London’s main stock indexes closed the week in negative territory, snapping a four-week winning streak as elevated oil prices and geopolitical uncertainty continued to weigh on global risk sentiment.
The benchmark FTSE 100 declined 0.8% to 10,379.08 points, recording its first weekly loss in five weeks and reversing gains made after the U.S.–Iran ceasefire earlier this month. The mid-cap FTSE 250 also fell 0.8%, signalling broad-based market weakness.
Investor caution intensified after the Bank of England warned that global equity valuations may not fully reflect mounting economic risks. Deputy Governor Sarah Breeden said stock markets worldwide could face downward pressure amid lingering global uncertainties.

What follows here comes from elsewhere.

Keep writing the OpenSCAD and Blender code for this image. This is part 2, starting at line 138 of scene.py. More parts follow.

Energy market volatility remained a central concern, with crude oil prices holding above $100 per barrel as uncertainty persisted over the Strait of Hormuz, a key shipping route for global energy supplies.

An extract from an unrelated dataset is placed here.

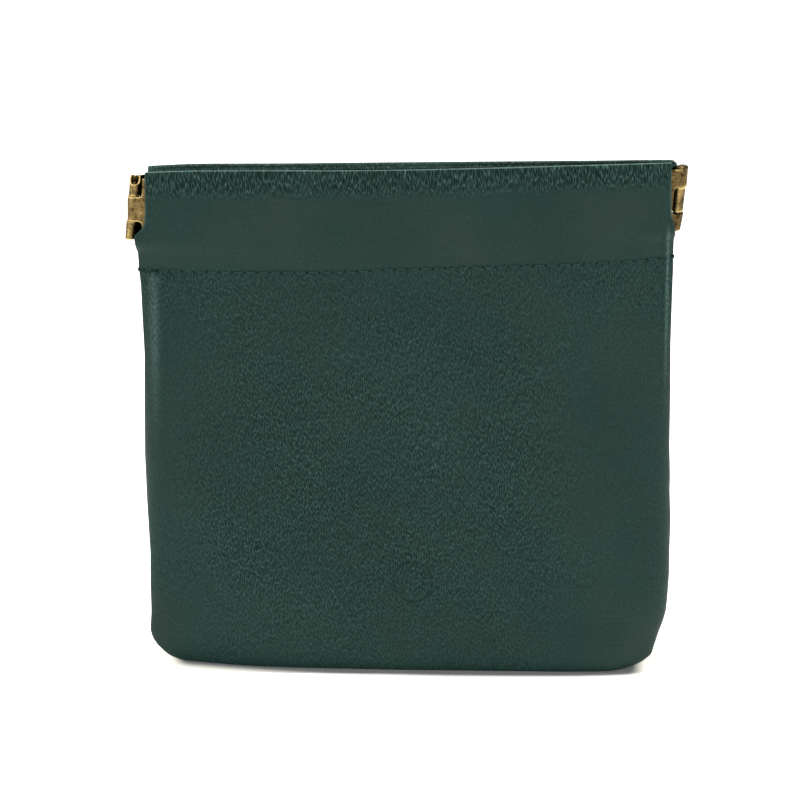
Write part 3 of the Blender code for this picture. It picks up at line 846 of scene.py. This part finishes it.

Diplomatic developments also remained in focus. Iran’s foreign minister was scheduled to visit Islamabad to discuss possible steps toward reviving negotiations between Washington and Tehran, according to government sources.
Sector performance reflected the pressure from higher energy costs. Airline stocks weakened, with Wizz Air falling 3.3%, while banking majors Barclays and HSBC declined 0.9% and 1.3%, respectively.
Pharmaceutical shares also dragged on the index, as AstraZeneca dropped 3.7% and GSK lost 2.7%, pulling the broader sector down roughly 3%.
Packaging company Mondi recorded one of the steepest declines on the benchmark, tumbling 11.1% after warning that rising input costs linked to the Iran conflict would increase operating expenses.
A handful of sectors bucked the broader trend. Technology stocks advanced 1%, supported by a strong rally in Computacenter, which surged 14.5% after projecting annual profit above market expectations.
Separately, official data showed British retail sales increased 0.7% in March, while major supermarket groups Tesco and Sainsbury warned that prolonged Middle East tensions could weigh on earnings outlooks in the near term.